Although the latest e-commerce legislative offerings are mostly irrelevant to the current state of online insurance buying, Brown does feel that the regulators are showing a willingness to move ahead. “There is a concern that the insurance legislation is outdated, but our own discussions with the B.C. insurance regulator have been very positive, there is an awareness that the insurance legislation has to be updated.” Overall, Brown believes the next step forward will have to be driven by consumers. “The deciding factor [regarding the feasibility of online buying] will be a significant push on the public side. But, there’s no question that if the business volume was there, we could achieve significant cost savings by cutting out documentation follow up [after a sale has been made electronically].”

The problem of provincial regulatory barriers goes beyond “the future of e-insurance” comments Jeff Contant, president of Direct Protect’s parent company HB Group.

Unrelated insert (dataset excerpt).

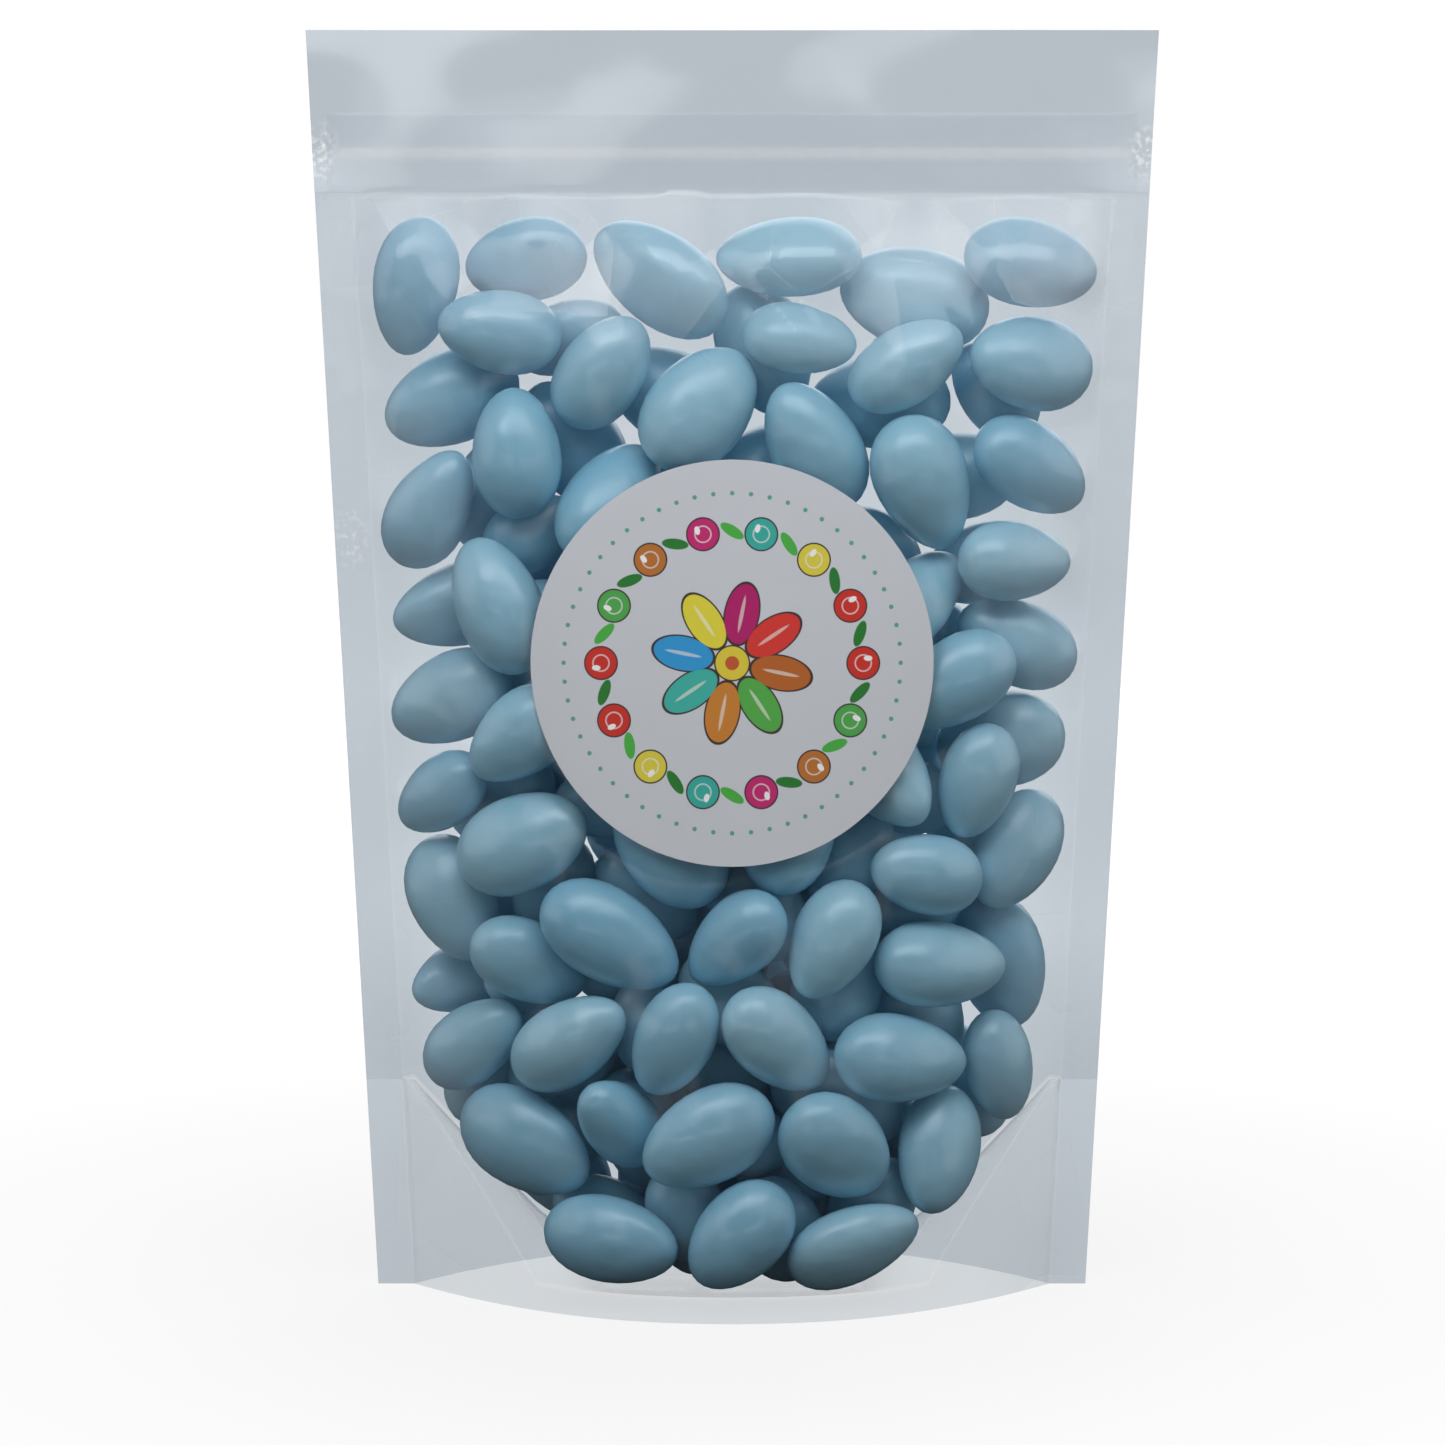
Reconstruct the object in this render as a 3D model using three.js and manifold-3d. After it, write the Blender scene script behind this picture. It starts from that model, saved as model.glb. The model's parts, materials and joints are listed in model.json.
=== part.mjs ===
// A clear stand-up pouch of sugared almonds, zipped shut, with a round sticker on its front.
//
// Millimetres, +Z up. The pouch stands on its oval base at z = 0, its front faces -Y and X runs
// across it. The pouch is one solid out to its film: the belly, the almonds that press the film out,
// the flat header above them and the ribs of the zip. The sticker lies on the belly's front.

import * as THREE from "three";
import { mergeVertices } from "three/addons/utils/BufferGeometryUtils.js";
import Module from "manifold-3d";

const wasm = await Module();
wasm.setup();

// The empty pouch, laid flat
const POUCH_WIDTH = 160;
const POUCH_HEIGHT = 240;
const SIDE_SEAL = 7;
const SKIRT_SEAL = 5;
const GUSSET_HEIGHT = 40;
const GUSSET_LEVEL_HALF = 37;
const GUSSET_SEAL_BEND = 0.9;
const FILM_HALF = 0.4;
const FILM_GIVE = 3;

// The filled pouch: opening the gusset pulls the base in to this width
const BASE_WIDTH = 136;
const SHOULDER_Z = 165;
const CLOSED_Z = 209;
const BASE_FULLNESS = 2.2;
const TOP_FULLNESS = 11;
const CLOSING_BEND = 7;

// The zip: a band of tape on each face of the header, with a rib along its middle
const ZIP_Z = 217;
const ZIP_BAND_HEIGHT = 15;
const ZIP_BAND_HALF = 0.8;
const ZIP_RIB_HEIGHT = 2.4;
const ZIP_RIB_HALF = 1.5;
const ZIP_END_GAP = 3;

// The almonds that touch the film, in staggered rows
const ALMOND_LENGTH = 26;
const ALMOND_WIDTH = 18.5;
const SIZE_SPREAD = 0.26;
const FIRST_ROW_Z = 12;
const ROW_PITCH = 17;
const ROW_COUNT = 12;
const ALMOND_SPACING = 24;
const ROW_MARGIN = 1;
const ROW_JITTER = 6;
const MOST_TILT = THREE.MathUtils.degToRad(80);
const LUMP_RISE = 3.6;
const VALLEY_DEPTH = 2.4;
const FULL_RELIEF_DEPTH = 8;

// What is drawn for each almond, and the mixing numbers of the repeatable draw
const DRAW = { ACROSS: 1, UP: 2, SIZE: 3, TILT: 4 };
const DRAW_PER_ROW = 20;
const DRAW_MIX = [12.9898, 78.233, 43758.5453];

// The sticker, pressed flat onto the belly
const LABEL_RADIUS = 37.7;
const LABEL_THICKNESS = 0.4;
const LABEL_GAP = 0.3;
const LABEL_Z = 123;
const LABEL_PRESS_WIDTH = 5;

// The meshes' divisions
const BELLY_COLUMNS = 42;
const BELLY_ROWS = 54;
const HEADER_ROWS = 3;
const LABEL_SEGMENTS = 48;
const LABEL_RINGS = 7;
const MERGE_WITHIN = 1e-3;

const { clamp, lerp, smoothstep } = THREE.MathUtils;

// Half of the pouch's width at a height: its side edges are straight and lean in to the base.
const halfWidth = (z) => lerp(BASE_WIDTH, POUCH_WIDTH, z / POUCH_HEIGHT) / 2;

// Half of the belly's width at a height, out to the side seals.
const bellyHalf = (z) => halfWidth(z) - SIDE_SEAL;

// How square the belly's section is at a height: a lens at the base, over the opened gusset, and
// nearly a flat box at the top, where the film lies on little more than one layer of almonds.
const fullness = (z) => lerp(BASE_FULLNESS, TOP_FULLNESS, (z / POUCH_HEIGHT) ** 2);

// Half of the belly's depth at a height. The film between the seals keeps its flat length and the
// little that it stretches, so the more its chord is pulled in, the deeper it bows. A shallow section
// b(1 - |x/c|^p), of half chord c and depth b, is 2c + b²p²/c(2p - 1) long. Above the shoulder the
// belly rounds over until the films meet.
function bellyDepth(z) {
  const chord = bellyHalf(z);
  const power = fullness(z);
  const spare = POUCH_WIDTH + FILM_GIVE - 2 * SIDE_SEAL - 2 * chord;
  const bow = Math.sqrt(chord * spare * (2 * power - 1)) / power;
  const rise = clamp((z - SHOULDER_Z) / (CLOSED_Z - SHOULDER_Z), 0, 1);
  return bow * (1 - Math.pow(rise, CLOSING_BEND));
}

// How much of the belly's depth is left at a point across it: 1 in the middle, 0 at the side seals.
function acrossShare(x, z) {
  const across = Math.min(Math.abs(x) / bellyHalf(z), 1);
  return 1 - Math.pow(across, fullness(z));
}

// The film's distance from the pouch's middle plane, without the almonds' lumps.
const envelope = (x, z) => FILM_HALF + bellyDepth(z) * acrossShare(x, z);

// The height of the seal that joins the bottom gusset to a panel: level in the middle, and slanting
// up to the gusset's fold at the side seals.
function gussetSeal(x) {
  const outward = (Math.abs(x) - GUSSET_LEVEL_HALF) / (bellyHalf(0) - GUSSET_LEVEL_HALF);
  return lerp(SKIRT_SEAL, GUSSET_HEIGHT, Math.pow(clamp(outward, 0, 1), GUSSET_SEAL_BEND));
}

// A repeatable draw from 0 to 1 for an almond's number and what is drawn for it.
function draw(number, purpose) {
  const wave = Math.sin(number * DRAW_MIX[0] + purpose * DRAW_MIX[1]) * DRAW_MIX[2];
  return wave - Math.floor(wave);
}

// The almonds behind one face of the film, in staggered rows with uneven places, sizes and tilts.
function almondLayer(layer) {
  const almonds = [];
  for (let row = 0; row < ROW_COUNT; row++) {
    const rowZ = FIRST_ROW_Z + row * ROW_PITCH;
    const reach = bellyHalf(rowZ) - ROW_MARGIN;
    const count = Math.round((2 * reach) / ALMOND_SPACING - ((row + layer) % 2) / 2);
    for (let place = 0; place < count; place++) {
      const number = (layer * ROW_COUNT + row) * DRAW_PER_ROW + place;
      const size = 1 + SIZE_SPREAD * (draw(number, DRAW.SIZE) - 0.5);
      almonds.push({
        x: reach * ((2 * place + 1) / count - 1) + ROW_JITTER * (draw(number, DRAW.ACROSS) - 0.5),
        z: rowZ + ROW_JITTER * (draw(number, DRAW.UP) - 0.5),
        tilt: MOST_TILT * (2 * draw(number, DRAW.TILT) - 1),
        halfLength: (ALMOND_LENGTH * size) / 2,
        halfWidth: (ALMOND_WIDTH * size) / 2,
      });
    }
  }
  return almonds;
}

// How far the foremost almond presses the film out, from 0 between almonds to 1 on one's crown.
function lumpShare(almonds, x, z) {
  let most = 0;
  for (const almond of almonds) {
    const dx = x - almond.x;
    const dz = z - almond.z;
    const along = (dx * Math.cos(almond.tilt) + dz * Math.sin(almond.tilt)) / almond.halfLength;
    const aside = (dz * Math.cos(almond.tilt) - dx * Math.sin(almond.tilt)) / almond.halfWidth;
    most = Math.max(most, 1 - along * along - aside * aside);
  }
  return most;
}

// How strongly the sticker holds the film flat, on the front only.
function labelHold(x, z) {
  const fromCentre = Math.hypot(x, z - LABEL_Z);
  return 1 - smoothstep(fromCentre, LABEL_RADIUS, LABEL_RADIUS + LABEL_PRESS_WIDTH);
}

// The film's distance from the middle plane on one face, with the almonds' lumps. They fade out
// where the faces come together, under the sticker, and below the gusset's seal, where no almond is.
function filmDepth(x, z, almonds, isFront) {
  const depth = envelope(x, z);
  const loose = Math.min(1, (depth - FILM_HALF) / FULL_RELIEF_DEPTH);
  const filled = smoothstep(z, gussetSeal(x), gussetSeal(x) + SKIRT_SEAL);
  const free = isFront ? 1 - labelHold(x, z) : 1;
  return depth + loose * filled * free * (LUMP_RISE * lumpShare(almonds, x, z) - VALLEY_DEPTH);
}

// A closed geometry with only its shared positions, as a solid for joining.
function solidOf(geometry) {
  const bare = new THREE.BufferGeometry().setAttribute("position", geometry.getAttribute("position"));
  if (geometry.index) bare.setIndex(geometry.index);
  const merged = mergeVertices(bare, MERGE_WITHIN);
  return new wasm.Manifold(
    new wasm.Mesh({
      numProp: 3,
      vertProperties: merged.getAttribute("position").array,
      triVerts: new Uint32Array(merged.index.array),
    }),
  );
}

// A solid's surface as a geometry.
function geometryOf(solid) {
  const mesh = solid.getMesh();
  const geometry = new THREE.BufferGeometry();
  geometry.setAttribute("position", new THREE.BufferAttribute(mesh.vertProperties, 3));
  geometry.setIndex(new THREE.BufferAttribute(mesh.triVerts, 1));
  geometry.computeVertexNormals();
  return geometry;
}

// The film's outside: a box whose grid is moved out to the belly. Its outermost columns are the
// side seals, and its topmost rows the header.
function filmSurface() {
  const columns = BELLY_COLUMNS + 2;
  const rows = BELLY_ROWS + HEADER_ROWS;
  const geometry = new THREE.BoxGeometry(columns, 2, rows, columns, 1, rows);
  const position = geometry.getAttribute("position");
  const layers = [almondLayer(0), almondLayer(1)];
  for (let i = 0; i < position.count; i++) {
    const column = (2 * position.getX(i)) / BELLY_COLUMNS;
    const side = Math.sign(position.getY(i));
    const row = position.getZ(i) + rows / 2;
    const z =
      row <= BELLY_ROWS
        ? (CLOSED_Z * row) / BELLY_ROWS
        : lerp(CLOSED_Z, POUCH_HEIGHT, (row - BELLY_ROWS) / HEADER_ROWS);
    const x = Math.abs(column) > 1 ? Math.sign(column) * halfWidth(z) : column * bellyHalf(z);
    const isFront = side < 0;
    position.setXYZ(i, x, side * filmDepth(x, z, layers[isFront ? 0 : 1], isFront), z);
  }
  return geometry;
}

// The zip's band and rib on both faces, as one bar through the header.
function zipBar() {
  const bandHalf = ZIP_BAND_HEIGHT / 2;
  const ribHalf = ZIP_RIB_HEIGHT / 2;
  const outline = [
    [ZIP_BAND_HALF, -bandHalf],
    [ZIP_BAND_HALF, -ribHalf],
    [ZIP_RIB_HALF, -ribHalf / 2],
    [ZIP_RIB_HALF, ribHalf / 2],
    [ZIP_BAND_HALF, ribHalf],
    [ZIP_BAND_HALF, bandHalf],
  ];
  const mirrored = outline.map(([depth, height]) => [-depth, height]).reverse();
  const shape = new THREE.Shape([...outline, ...mirrored].map((point) => new THREE.Vector2(...point)));
  const length = 2 * (halfWidth(ZIP_Z - bandHalf) - ZIP_END_GAP);
  const geometry = new THREE.ExtrudeGeometry(shape, { depth: length, bevelEnabled: false });
  geometry.translate(0, 0, -length / 2);
  const axes = [new THREE.Vector3(0, 1, 0), new THREE.Vector3(0, 0, 1), new THREE.Vector3(1, 0, 0)];
  geometry.applyMatrix4(new THREE.Matrix4().makeBasis(...axes));
  geometry.translate(0, 0, ZIP_Z);
  return geometry;
}

// The pouch: its film's surface joined with the zip.
function pouch() {
  const material = new THREE.MeshStandardMaterial({ color: 0x9fbecb, roughness: 0.35, metalness: 0 });
  const mesh = new THREE.Mesh(geometryOf(solidOf(filmSurface()).add(solidOf(zipBar()))), material);
  mesh.name = "pouch";
  return mesh;
}

// The sticker: a thin round disc, bent to the belly and a little clear of it.
function label() {
  const radii = Array.from({ length: LABEL_RINGS + 1 }, (_, ring) => (LABEL_RADIUS * ring) / LABEL_RINGS);
  const front = radii.map((radius) => new THREE.Vector2(radius, LABEL_THICKNESS));
  const back = radii.map((radius) => new THREE.Vector2(radius, 0)).reverse();
  const geometry = new THREE.LatheGeometry([...front, ...back], LABEL_SEGMENTS);
  const position = geometry.getAttribute("position");
  for (let i = 0; i < position.count; i++) {
    const x = position.getX(i);
    const z = position.getZ(i) + LABEL_Z;
    position.setXYZ(i, x, -(envelope(x, z) + LABEL_GAP + position.getY(i)), z);
  }
  geometry.deleteAttribute("normal");
  geometry.deleteAttribute("uv");
  const merged = mergeVertices(geometry, MERGE_WITHIN);
  merged.computeVertexNormals();
  const material = new THREE.MeshStandardMaterial({ color: 0xd4d6dc, roughness: 0.45, metalness: 0 });
  const mesh = new THREE.Mesh(merged, material);
  mesh.name = "label";
  return mesh;
}

const object = new THREE.Group();
object.add(pouch(), label());

// The origin is the middle of the whole object's base.
const box = new THREE.Box3().setFromObject(object);
object.position.set(-(box.min.x + box.max.x) / 2, -(box.min.y + box.max.y) / 2, -box.min.z);

export default object;
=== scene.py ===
"""A clear stand-up pouch of sugared almonds, zipped shut, with a round sticker on its front.

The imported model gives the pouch's size. The almonds settle inside the pouch's form, the film is
drawn tight over them, and the zip and the sticker lie on the film. Everything is in metres in the
model's own frame: +Z is up and the front faces -Y.
"""

import json
import logging
import math
from dataclasses import dataclass, field
from enum import Enum
from functools import partial
from typing import Any, Callable, Optional, Union

import bmesh
import bpy
import numpy as np
from mathutils import Matrix, Vector

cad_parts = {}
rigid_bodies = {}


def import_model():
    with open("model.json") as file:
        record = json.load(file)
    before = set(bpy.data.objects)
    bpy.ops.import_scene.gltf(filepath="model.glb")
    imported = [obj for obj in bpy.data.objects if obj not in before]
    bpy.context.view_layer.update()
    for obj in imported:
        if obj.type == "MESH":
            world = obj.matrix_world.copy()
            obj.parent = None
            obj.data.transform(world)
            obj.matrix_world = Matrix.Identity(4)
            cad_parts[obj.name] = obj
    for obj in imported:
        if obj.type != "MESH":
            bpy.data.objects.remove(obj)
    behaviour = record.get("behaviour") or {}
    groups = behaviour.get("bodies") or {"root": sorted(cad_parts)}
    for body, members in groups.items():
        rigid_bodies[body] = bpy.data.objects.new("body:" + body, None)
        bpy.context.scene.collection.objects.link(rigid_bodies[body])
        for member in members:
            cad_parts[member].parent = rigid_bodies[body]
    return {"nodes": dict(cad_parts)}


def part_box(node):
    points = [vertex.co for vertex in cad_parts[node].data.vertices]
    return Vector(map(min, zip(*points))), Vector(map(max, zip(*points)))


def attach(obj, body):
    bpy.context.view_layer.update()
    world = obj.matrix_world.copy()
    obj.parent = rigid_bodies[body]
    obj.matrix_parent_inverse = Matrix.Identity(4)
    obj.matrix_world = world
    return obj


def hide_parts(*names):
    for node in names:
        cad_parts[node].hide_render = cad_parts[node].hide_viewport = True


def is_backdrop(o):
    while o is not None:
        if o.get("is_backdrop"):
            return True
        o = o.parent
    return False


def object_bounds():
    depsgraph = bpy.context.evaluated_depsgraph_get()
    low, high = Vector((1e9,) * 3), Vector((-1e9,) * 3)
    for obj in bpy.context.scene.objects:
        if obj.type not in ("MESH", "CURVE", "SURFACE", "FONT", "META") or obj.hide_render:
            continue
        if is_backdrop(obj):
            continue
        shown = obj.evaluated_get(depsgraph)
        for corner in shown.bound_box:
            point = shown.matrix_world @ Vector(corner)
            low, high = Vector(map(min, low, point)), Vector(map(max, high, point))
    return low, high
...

One of the biggest hurdles in the path of direct writers has been provincial licensing for both underwriters and intermediaries. The group recently had to cut back on Ontario staff with non-resident licenses serving its Alberta business as the cost of operations including ongoing education became excessive, he adds. “It became more cost-effective for us to pay for the housing of staff in Alberta.”

The “bricks and mortar” requirements placed on insurers by the provincial regulators, as well as the lack off harmonization of those rules, are the real barriers to business which have to be overcome, Contant states. While insurance e-commerce is currently not there in the numbers, this situation will change, he warns, which will refocus the debate on the current inadequacies written into the insurance laws. And, he predicts, “it’s not a case of if, but when, computers will be used to deal with interactions in an intelligent manner and there won’t be an intermediary involved in the transaction. This is when we’ll have a real issue over e-commerce and the realities of the market versus the legislation – at that point, the entity [insurance engine] will have to be licensed.”